#### PROBLEM DETAILS:
Produce the listing below again, exactly as shown.
** Begin COLLECTED DATA **
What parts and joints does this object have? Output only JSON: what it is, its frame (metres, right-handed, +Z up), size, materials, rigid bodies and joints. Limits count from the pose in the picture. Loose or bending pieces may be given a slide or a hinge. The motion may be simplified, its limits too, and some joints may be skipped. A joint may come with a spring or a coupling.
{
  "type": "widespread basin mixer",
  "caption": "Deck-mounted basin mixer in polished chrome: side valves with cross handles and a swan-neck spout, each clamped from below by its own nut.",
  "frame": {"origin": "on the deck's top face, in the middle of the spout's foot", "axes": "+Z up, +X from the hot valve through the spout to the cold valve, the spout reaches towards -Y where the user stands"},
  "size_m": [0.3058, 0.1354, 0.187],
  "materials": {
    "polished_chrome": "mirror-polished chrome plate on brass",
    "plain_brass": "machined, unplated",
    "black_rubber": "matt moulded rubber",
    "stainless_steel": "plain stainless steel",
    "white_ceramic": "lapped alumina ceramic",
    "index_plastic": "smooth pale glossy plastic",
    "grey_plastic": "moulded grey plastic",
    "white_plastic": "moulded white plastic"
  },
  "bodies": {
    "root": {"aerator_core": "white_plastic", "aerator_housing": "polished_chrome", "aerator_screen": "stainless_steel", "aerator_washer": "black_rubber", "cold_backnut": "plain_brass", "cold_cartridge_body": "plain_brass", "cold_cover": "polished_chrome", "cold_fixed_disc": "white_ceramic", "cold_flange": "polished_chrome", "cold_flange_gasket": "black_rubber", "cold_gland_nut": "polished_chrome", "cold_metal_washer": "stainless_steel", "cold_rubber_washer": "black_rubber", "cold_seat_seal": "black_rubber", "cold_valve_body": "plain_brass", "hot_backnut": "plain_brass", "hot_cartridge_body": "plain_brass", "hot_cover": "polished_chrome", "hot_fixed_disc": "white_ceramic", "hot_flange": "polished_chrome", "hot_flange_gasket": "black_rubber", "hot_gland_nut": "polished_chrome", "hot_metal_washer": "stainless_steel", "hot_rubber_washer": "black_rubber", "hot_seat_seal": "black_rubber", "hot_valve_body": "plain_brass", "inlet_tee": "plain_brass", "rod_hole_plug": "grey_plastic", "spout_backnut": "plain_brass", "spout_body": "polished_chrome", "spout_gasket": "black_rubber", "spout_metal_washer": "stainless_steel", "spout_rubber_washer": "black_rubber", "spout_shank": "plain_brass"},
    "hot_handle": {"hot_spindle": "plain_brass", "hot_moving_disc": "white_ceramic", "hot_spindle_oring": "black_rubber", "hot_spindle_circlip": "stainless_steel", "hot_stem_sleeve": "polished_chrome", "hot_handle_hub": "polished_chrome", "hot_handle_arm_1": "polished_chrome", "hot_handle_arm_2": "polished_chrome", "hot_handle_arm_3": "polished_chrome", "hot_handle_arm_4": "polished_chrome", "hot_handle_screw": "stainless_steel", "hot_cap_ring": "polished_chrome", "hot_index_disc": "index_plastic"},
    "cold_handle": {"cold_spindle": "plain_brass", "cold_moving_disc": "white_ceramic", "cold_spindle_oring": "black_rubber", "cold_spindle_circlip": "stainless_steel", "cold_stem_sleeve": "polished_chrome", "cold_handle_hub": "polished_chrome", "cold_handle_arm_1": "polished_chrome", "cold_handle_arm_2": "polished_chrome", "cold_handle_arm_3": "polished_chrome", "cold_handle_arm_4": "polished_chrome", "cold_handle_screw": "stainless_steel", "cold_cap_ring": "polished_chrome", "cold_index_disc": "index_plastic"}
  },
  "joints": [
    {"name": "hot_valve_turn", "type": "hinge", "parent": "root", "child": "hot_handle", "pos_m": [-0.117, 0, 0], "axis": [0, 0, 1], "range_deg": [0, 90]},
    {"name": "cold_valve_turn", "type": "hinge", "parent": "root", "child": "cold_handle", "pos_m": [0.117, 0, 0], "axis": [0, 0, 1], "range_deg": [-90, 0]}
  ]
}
** End COLLECTED DATA **
#### ANSWER TO THE PROBLEM:
What parts and joints does this object have? Output only JSON: what it is, its frame (metres, right-handed, +Z up), size, materials, rigid bodies and joints. Limits count from the pose in the picture. Loose or bending pieces may be given a slide or a hinge. The motion may be simplified, its limits too, and some joints may be skipped. A joint may come with a spring or a coupling.
{
  "type": "widespread basin mixer",
  "caption": "Deck-mounted basin mixer in polished chrome: side valves with cross handles and a swan-neck spout, each clamped from below by its own nut.",
  "frame": {"origin": "on the deck's top face, in the middle of the spout's foot", "axes": "+Z up, +X from the hot valve through the spout to the cold valve, the spout reaches towards -Y where the user stands"},
  "size_m": [0.3058, 0.1354, 0.187],
  "materials": {
    "polished_chrome": "mirror-polished chrome plate on brass",
    "plain_brass": "machined, unplated",
    "black_rubber": "matt moulded rubber",
    "stainless_steel": "plain stainless steel",
    "white_ceramic": "lapped alumina ceramic",
    "index_plastic": "smooth pale glossy plastic",
    "grey_plastic": "moulded grey plastic",
    "white_plastic": "moulded white plastic"
  },
  "bodies": {
    "root": {"aerator_core": "white_plastic", "aerator_housing": "polished_chrome", "aerator_screen": "stainless_steel", "aerator_washer": "black_rubber", "cold_backnut": "plain_brass", "cold_cartridge_body": "plain_brass", "cold_cover": "polished_chrome", "cold_fixed_disc": "white_ceramic", "cold_flange": "polished_chrome", "cold_flange_gasket": "black_rubber", "cold_gland_nut": "polished_chrome", "cold_metal_washer": "stainless_steel", "cold_rubber_washer": "black_rubber", "cold_seat_seal": "black_rubber", "cold_valve_body": "plain_brass", "hot_backnut": "plain_brass", "hot_cartridge_body": "plain_brass", "hot_cover": "polished_chrome", "hot_fixed_disc": "white_ceramic", "hot_flange": "polished_chrome", "hot_flange_gasket": "black_rubber", "hot_gland_nut": "polished_chrome", "hot_metal_washer": "stainless_steel", "hot_rubber_washer": "black_rubber", "hot_seat_seal": "black_rubber", "hot_valve_body": "plain_brass", "inlet_tee": "plain_brass", "rod_hole_plug": "grey_plastic", "spout_backnut": "plain_brass", "spout_body": "polished_chrome", "spout_gasket": "black_rubber", "spout_metal_washer": "stainless_steel", "spout_rubber_washer": "black_rubber", "spout_shank": "plain_brass"},
    "hot_handle": {"hot_spindle": "plain_brass", "hot_moving_disc": "white_ceramic", "hot_spindle_oring": "black_rubber", "hot_spindle_circlip": "stainless_steel", "hot_stem_sleeve": "polished_chrome", "hot_handle_hub": "polished_chrome", "hot_handle_arm_1": "polished_chrome", "hot_handle_arm_2": "polished_chrome", "hot_handle_arm_3": "polished_chrome", "hot_handle_arm_4": "polished_chrome", "hot_handle_screw": "stainless_steel", "hot_cap_ring": "polished_chrome", "hot_index_disc": "index_plastic"},
    "cold_handle": {"cold_spindle": "plain_brass", "cold_moving_disc": "white_ceramic", "cold_spindle_oring": "black_rubber", "cold_spindle_circlip": "stainless_steel", "cold_stem_sleeve": "polished_chrome", "cold_handle_hub": "polished_chrome", "cold_handle_arm_1": "polished_chrome", "cold_handle_arm_2": "polished_chrome", "cold_handle_arm_3": "polished_chrome", "cold_handle_arm_4": "polished_chrome", "cold_handle_screw": "stainless_steel", "cold_cap_ring": "polished_chrome", "cold_index_disc": "index_plastic"}
  },
  "joints": [
    {"name": "hot_valve_turn", "type": "hinge", "parent": "root", "child": "hot_handle", "pos_m": [-0.117, 0, 0], "axis": [0, 0, 1], "range_deg": [0, 90]},
    {"name": "cold_valve_turn", "type": "hinge", "parent": "root", "child": "cold_handle", "pos_m": [0.117, 0, 0], "axis": [0, 0, 1], "range_deg": [-90, 0]}
  ]
}